Il percorso del giovane don Gennaro si incrocia con quello di un’altra figura straordinaria, ovvero padre Giulio Bevilacqua.

«Nei primi anni sessanta, inizia ad insegnare in seminario e svolge il servizio pastorale nella parrocchia di Sant’Antonio dove era parroco padre Giulio Bevilacqua, futuro cardinale. Sono anni di grande intensità, vissuti accanto ad un testimone straordinario come Bevilacqua, strettamente legato a Paolo VI, e che nella sua parrocchia anticipava l’applicazione delle linee conciliari, soprattutto quelle concernenti la visione ecclesiologica e la riforma liturgica».

Tra la fine degli anni sessanta e l’inizio degli anni settanta si entra in un tempo vivace e per certi aspetti tumultuoso del post-concilio anche a Brescia: tensioni sociali, l’esperienza dei preti operai, il fenomeno del ’68 e la contestazione giovanile.

«È in questo contesto che la diocesi completa la costruzione del nuovo seminario a Mompiano e decide di destinare l’intera struttura di palazzo Santangelo di via Calini a tutte le attività formative della diocesi (come quelle per il giovane clero e la formazione permanente), alla vita associativa, agli incontri degli organi collegiali pastorali: in altre parole, il nuovo Centro diventa lo strumento per dare concretezza e attuazione alle indicazioni del Concilio. Per questa nuova realtà viene scelto Gennaro Franceschetti come primo direttore. È toccato a lui gestire l’adattamento degli ambienti e soprattutto impostare la progettazione delle attività e coordinarle con tutte le istituzioni diocesane ed anche regionali. Era il 1975, cinquant’anni fa».

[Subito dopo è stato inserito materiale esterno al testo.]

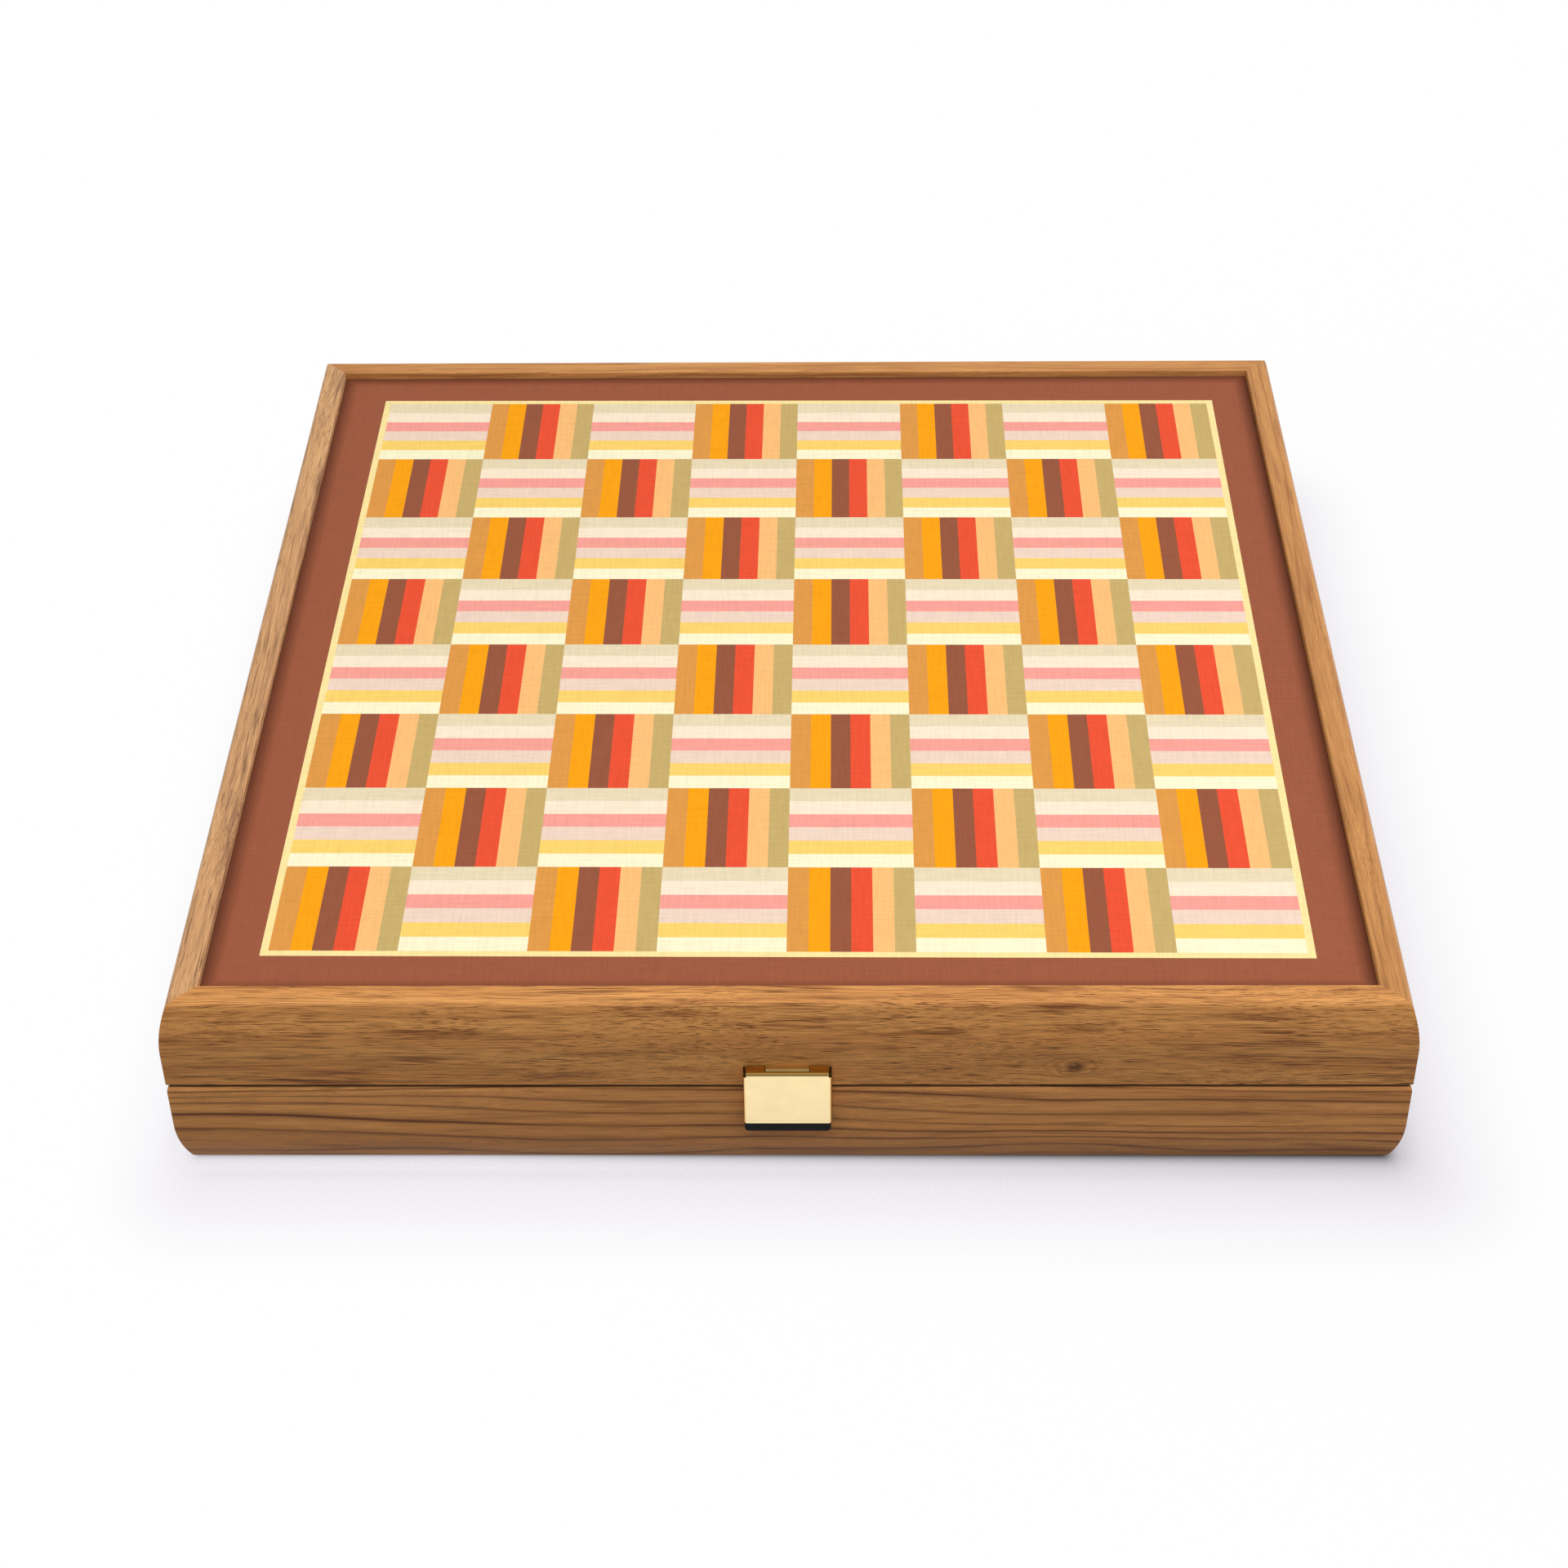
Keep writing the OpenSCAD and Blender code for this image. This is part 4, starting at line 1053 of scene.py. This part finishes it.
def makeCounterTree():
    # counters on a line, each turned about the line by chance
    kinds = {"Count": "Int", "Start": "Vector", "Step": "Vector", "Seed": "Int", "Plastic": "Material"}
    tree, given, result = startTree("counterRow", kinds)
    line = {"Count": given["Count"], "Start Location": given["Start"], "Offset": given["Step"]}
    places = add(tree, "GeometryNodeMeshLine", line, mode="OFFSET", count_mode="TOTAL").outputs[0]
    chance = {2: 0.0, 3: 2 * math.pi, 8: given["Seed"]}
    spin = add(tree, "FunctionNodeRandomValue", chance, data_type="FLOAT").outputs[1]
    turn = add(tree, "ShaderNodeCombineXYZ", {0: spin}).outputs[0]
    placed = {"Points": places, "Instance": given["Geometry"], "Rotation": turn}
    row = add(tree, "GeometryNodeInstanceOnPoints", placed)
    return endTree(tree, row.outputs[0], given["Plastic"], result)


counterTree = makeCounterTree()
for node, side, material in (("light_counters", -1, marbledPlastic("ivoryCast", "#f3e6c6", "#e6cf9f")),
                             ("dark_counters", 1, marbledPlastic("walnutCast", "#6e3524", "#7d402c"))):
    row = link(node.replace("_c", "C"), counterMesh(counterSet))
    grow(row, counterTree, {
        "Count": counterSet["count"], "Seed": 5 + side, "Plastic": material,
        "Start": [side * counterSet["firstXMm"] * mm] + [p * mm for p in counterSet["placeMm"]],
        "Step": [-side * counterSet["pitchMm"] * mm, 0, 0]})
    smooth(row, 50)
    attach(row, "base")
    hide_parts(node)
print("counters made")

diceSet = {"edgeMm": 12.0, "gapMm": 0.6, "middleMm": (-140.0, 14.6), "pipReachMm": 4.2,
           "pipDeepMm": (0.12, 0.45), "arrisMm": 0.08}


def paintPips(piece, material, values):
    # the sunk faces inside the six flats take the paint
    piece.data.materials.append(material)
    half = values["edgeMm"] / 2
    shallow, deep = values["pipDeepMm"]
    for face in piece.data.polygons:
        side = 1 if face.center.x > 0 else -1
        middle = Vector((side * (half + values["gapMm"] / 2), *values["middleMm"])) * mm
        centre, high = sorted(abs(c) / mm for c in face.center - middle)[1:]
        if half - deep < high < half - shallow and centre < values["pipReachMm"]:
            face.material_index = 1


dice = dressed("dice", "dicePair", ivoryPlastic, diceSet["arrisMm"] * mm)
paintPips(dice, pipPaint, diceSet)
print("dice made")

Monsignor Gennaro Franceschetti con il cardinale Camillo Ruini - © www.giornaledibrescia.it
Monsignor Gennaro Franceschetti con il cardinale Camillo Ruini - © www.giornaledibrescia.it

Negli anni successivi viene nominato parroco.

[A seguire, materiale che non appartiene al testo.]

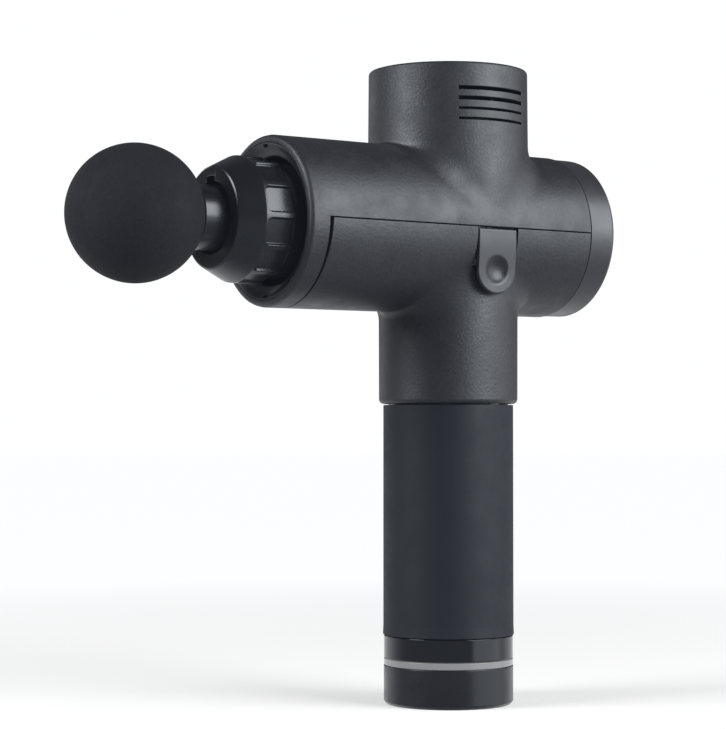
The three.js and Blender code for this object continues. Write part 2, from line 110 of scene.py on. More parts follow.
def rounded(corners, closed=False, steps=5):
    """A (radius, height) profile whose (radius, height, rounding) corners are turned into arcs."""
    count = len(corners)
    out = []
    for i, corner in enumerate(corners):
        point = np.array(corner[:2], float)
        size = corner[2] if len(corner) > 2 else 0
        if size <= 0 or (not closed and i in (0, count - 1)):
            out.append(point)
            continue
        before = np.array(corners[i - 1][:2], float) - point
        after = np.array(corners[(i + 1) % count][:2], float) - point
        reach = min(np.linalg.norm(before), np.linalg.norm(after)) * 0.49
        before /= np.linalg.norm(before)
        after /= np.linalg.norm(after)
        half = math.acos(max(-1, min(1, float(before @ after)))) / 2
        if half > math.pi / 2 - 0.01:
            out.append(point)
            continue
        back = min(size / math.tan(half), reach)
        radius = back * math.tan(half)
        middle = before + after
        centre = point + middle / np.linalg.norm(middle) * radius / math.sin(half)
        first = point + before * back - centre
        last = point + after * back - centre
        turn = math.pi - 2 * half
        for k in range(steps + 1):
            t = k / steps
            spot = (first * math.sin((1 - t) * turn) + last * math.sin(t * turn)) / math.sin(turn)
            out.append(centre + spot)
    return np.array(out)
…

«Esatto, dopo alcuni anni dedicati a questo importante lavoro di coordinamento e progettazione delle molteplici iniziative diocesane, raccordate dal Centro pastorale che ne diventa il fulcro e dalla sua figura che ne è il vero animatore, mons. Franceschetti viene promosso parroco a Manerbio. Qui sperimenta un tempo di ulteriore maturazione umana e sacerdotale a contatto con una comunità che cerca di animare sotto tutti i punti di vita, e da qui verrà poi promosso arcivescovo di Fermo».

Come visse questa ulteriore esperienza pastorale?

«Nel periodo della sua permanenza a Fermo io ero direttore dell’Ufficio della Cei per l’educazione, la scuola e l’università e poi sottosegretario della Congregazione per l’Educazione Cattolica della Santa Sede. Oltre alla conoscenza personale, raccoglievo molte informazioni sul suo servizio episcopale da diversi sacerdoti della sua diocesi, che ricoprivano ruoli importanti, e da vari vescovi della Regione che frequentavano gli uffici della Cei e poi della Congregazione della Santa Sede. Da tutti questi contatti non ho mai raccolto una critica sul suo operato, ma solo ammirazione per il suo stile accogliente e dialogico, la sua visione e la sua creatività pastorale, la sua sensibilità per i temi sociali e culturali, il suo amore sempre attento verso ogni persona che incontrava, i suoi interventi concreti sulle istituzioni diocesane (seminario, centro pastorale), la sua grande capacità di interloquire anche con le autorità pubbliche e civili».